That works for examples 2 through 4, and since example 4 takes a little time, we check it to see that it runs within 2 seconds -- we're good:

UNIX> cp Carrot-Jumping-3.cpp CarrotJumping.cpp
UNIX> g++ Carrot-Main.cpp
UNIX> a.out 2
58
UNIX> a.out 3
478
UNIX> a.out 4
100000
UNIX> time a.out 4
100000
0.930u 0.020s 0:00.95 100.0%	0+0k 0+0io 0pf+0w
UNIX> 
We now need to handle what happens when our rabbit jumps 100001 times. He quits, and we return -1. That's an easy check of distance, which is in Carrot-Jumping-4.cpp. I've put a comment into the only new line:

...
    if (distance == 100001) return -1;    /* This is the only new line */
...

It succeeds on example 5:

UNIX> cp Carrot-Jumping-4.cpp CarrotJumping.cpp 
UNIX> g++ Carrot-Main.cpp 
UNIX> a.out 5
-1
UNIX> 
Time to submit? Well now is a good time to think about conditions which may trip you up. Can you think of any? I can tell you that these few lines should be a little bit of a red flag:

...
  while (1) {
    node = ids[0];
    distance = distances[0];
...

Think to yourself: "Can that loop really be infinte?" and "Could the size of ids or distances be zero?" I think that the answer to the first one is "no" -- example 5 shows the longest time it will take. How about the second question. Could we run out of nodes? Maybe. Maybe our graph has nothing but cycles. If that's the case, our rabbit is going to be jumping around infinitely, and more importantly, ids and distances will become empty. So, let's fix it by testing ids, and if it's empty, we return -1.
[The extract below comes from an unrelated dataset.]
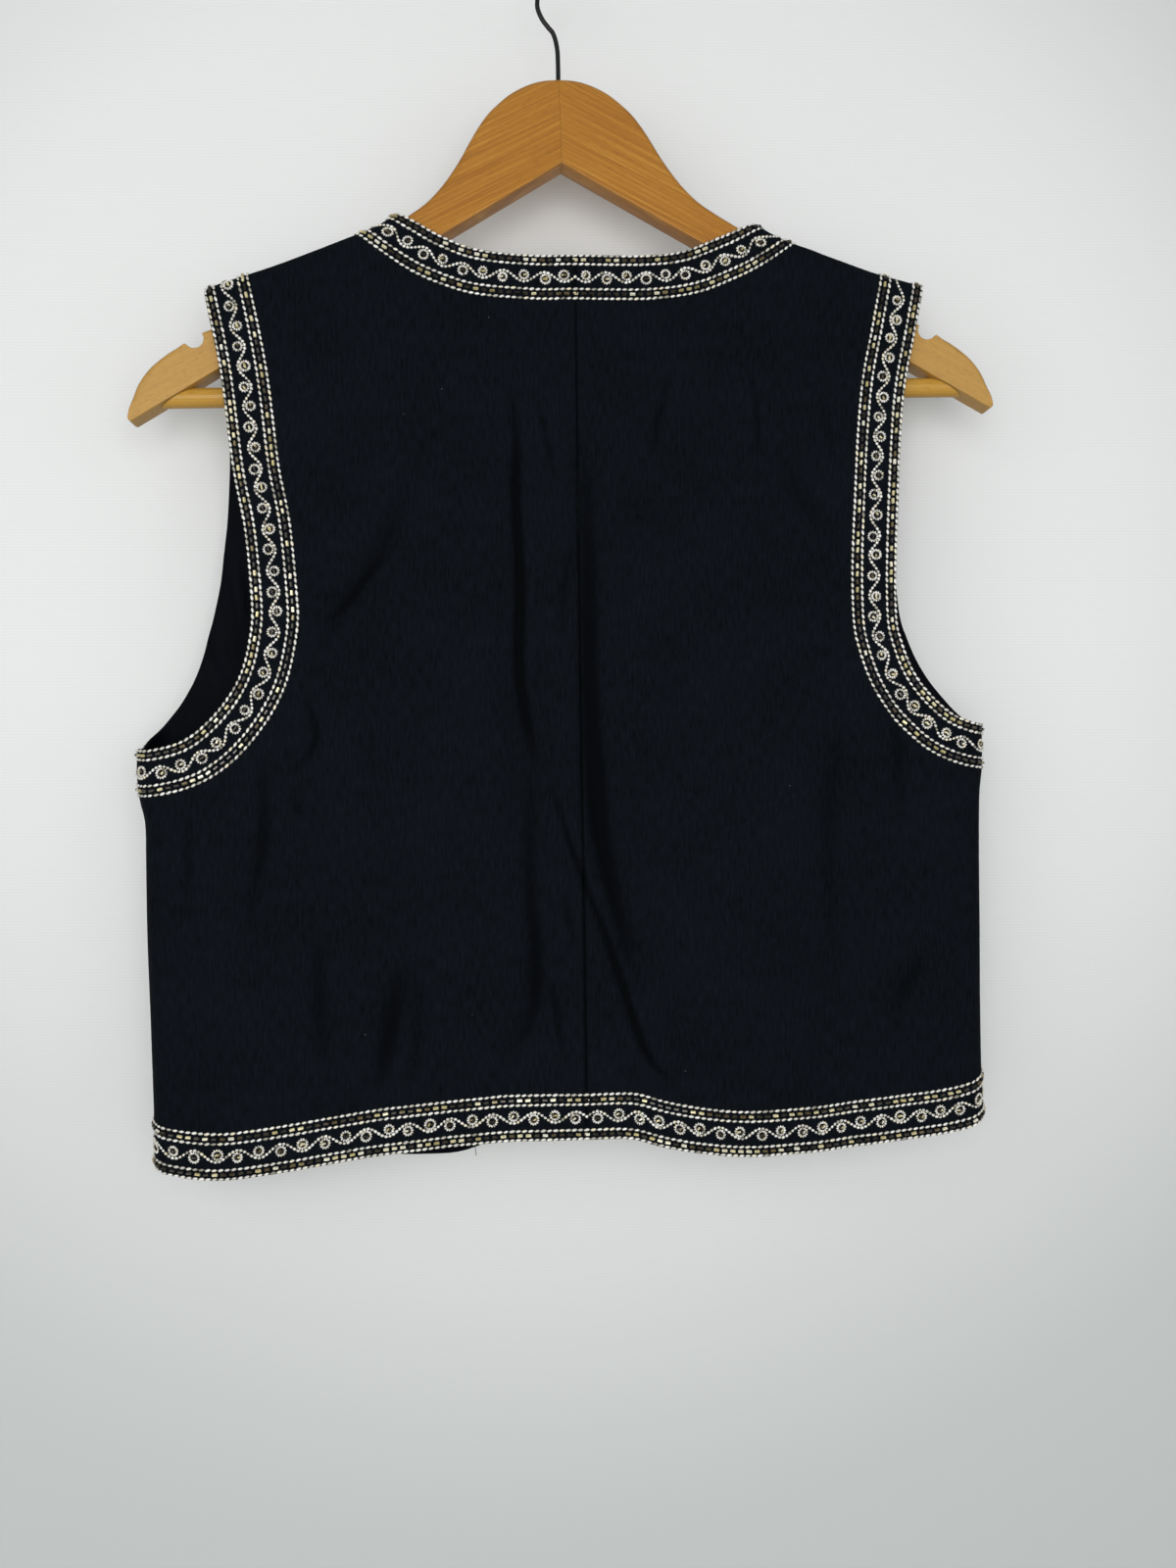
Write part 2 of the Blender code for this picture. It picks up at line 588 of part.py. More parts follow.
def build_bar(parts, mats):
    """A dowel whose ends are cut on the slant of the arms' undersides."""
    bpy.ops.mesh.primitive_cylinder_add(vertices=BAR_SIDES, radius=BAR_RADIUS, depth=BAR_BLANK)
    bar = bpy.context.object
    bar.name = "hanger_bar"
    bar.data.transform(Matrix.Rotation(math.radians(90), 4, "Y"))
    for vertex in bar.data.vertices:
        z = BAR_Z + vertex.co.z
        reach = (ARM_LOW_APEX - z) / ARM_LOW_SLOPE - SEAM_GAP / math.sin(math.atan(ARM_LOW_SLOPE))
        vertex.co.x = math.copysign(reach, vertex.co.x)
    bar.data.transform(Matrix.Translation((0, 0, BAR_Z)))
    bar.matrix_world = hanger_frame()
    bar.data.materials.append(mats["bar"])
    bar.data.shade_smooth()
    bar.data.set_sharp_from_angle(angle=SHARP_ANGLE)
    for owner in list(bar.users_collection):
        owner.objects.unlink(bar)
    parts.objects.link(bar)


def hook_line():
    """The wire's middle, from its plain end, over the top and down into the wood."""
    centre = WIRE_RADIUS - HOOK_RADIUS
    arc = [(HOOK_RADIUS * math.cos(math.radians(a)), centre + HOOK_RADIUS * math.sin(math.radians(a)))
           for a in HOOK_ANGLES]
    stem = [(HANGER_X, STEM_TOP), (HANGER_X, STEM_BOTTOM)]
    return smooth_line([*arc, *HOOK_BEND, *stem], HOOK_STEPS)


def build_hook(parts, mats):
    curve = bpy.data.curves.new("hook", "CURVE")
    curve.dimensions = "3D"
    curve.bevel_depth = WIRE_RADIUS
    curve.bevel_resolution = 2
    curve.use_fill_caps = True
    line = hook_line()
    spline = curve.splines.new("POLY")
    spline.points.add(len(line) - 1)
    for point, (x, z) in zip(spline.points, line):
        point.co = (x, 0, z, 1)
    add_object("hook", curve, parts, mats["wire"])


def main():
    clear_scene()
    parts = collection("beaded vest")
    cutters = collection("cutters")
    mats = {name: material(name) for name in COLOURS}
    seam_cutters = build_seam_cutters(cutters)
    for face in ("back", "front"):
        for side in ("left", "right"):
            build_panel(side, face, parts, mats, seam_cutters)
    bore = build_bore(cutters)
    for side in ("left", "right"):
        build_arm(side, parts, bore, mats)
    build_bar(parts, mats)
    build_hook(parts, mats)


main()
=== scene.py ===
import math

import bmesh
import bpy
import numpy as np
from mathutils import Matrix, Vector


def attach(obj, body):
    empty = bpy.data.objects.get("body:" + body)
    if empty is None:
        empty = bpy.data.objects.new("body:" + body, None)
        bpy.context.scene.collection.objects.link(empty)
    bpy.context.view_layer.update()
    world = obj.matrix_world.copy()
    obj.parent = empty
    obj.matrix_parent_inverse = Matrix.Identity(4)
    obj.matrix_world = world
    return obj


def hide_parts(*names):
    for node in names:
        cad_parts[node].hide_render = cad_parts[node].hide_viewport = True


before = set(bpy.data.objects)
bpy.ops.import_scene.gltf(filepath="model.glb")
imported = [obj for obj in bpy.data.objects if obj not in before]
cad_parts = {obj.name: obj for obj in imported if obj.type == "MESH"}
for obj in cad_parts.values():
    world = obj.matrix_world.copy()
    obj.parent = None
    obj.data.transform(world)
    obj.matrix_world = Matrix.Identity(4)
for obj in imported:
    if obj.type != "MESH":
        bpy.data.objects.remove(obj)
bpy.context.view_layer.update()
mm = 0.001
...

The final code is in Carrot-Jumping-5.cpp. As it turns out, I've put case 6 into Carrot-Main.cpp, which sets init to 1,000,000,006, where (4x+3)%BP equals x. We need that test for the program to work in this case. (When I first did this problem, that case is the one that tripped me up....).

The final program is below:

#include <string>
#include <deque>
#include <set>
#include <iostream>
#include <cstdio>
#include <cstdlib>
using namespace std;

class CarrotJumping {
  public:
    int theJump(int init);
};

int CarrotJumping::theJump(int init)
{
  deque <long long> ids;  
  deque <int> distances;  
  set <long long> nodes;
  long long node, newnode;
  int distance;

  ids.push_back(init);
  distances.push_back(0);

  while (1) {
    if (ids.size() == 0) return -1;
    node = ids[0];
    distance = distances[0];
    ids.pop_front();
    distances.pop_front();

    if (distance == 100001) return -1;
    if (node == 0) return distance;

    newnode = (node*4+3)%1000000007;
    if (nodes.find(newnode) == nodes.end()) {
      ids.push_back(newnode);
      distances.push_back(distance+1);
      nodes.insert(newnode);
    }

    newnode = (node*8+7)%1000000007;
    if (nodes.find(newnode) == nodes.end()) {
      ids.push_back(newnode);
      distances.push_back(distance+1);
      nodes.insert(newnode);
    }
  }
}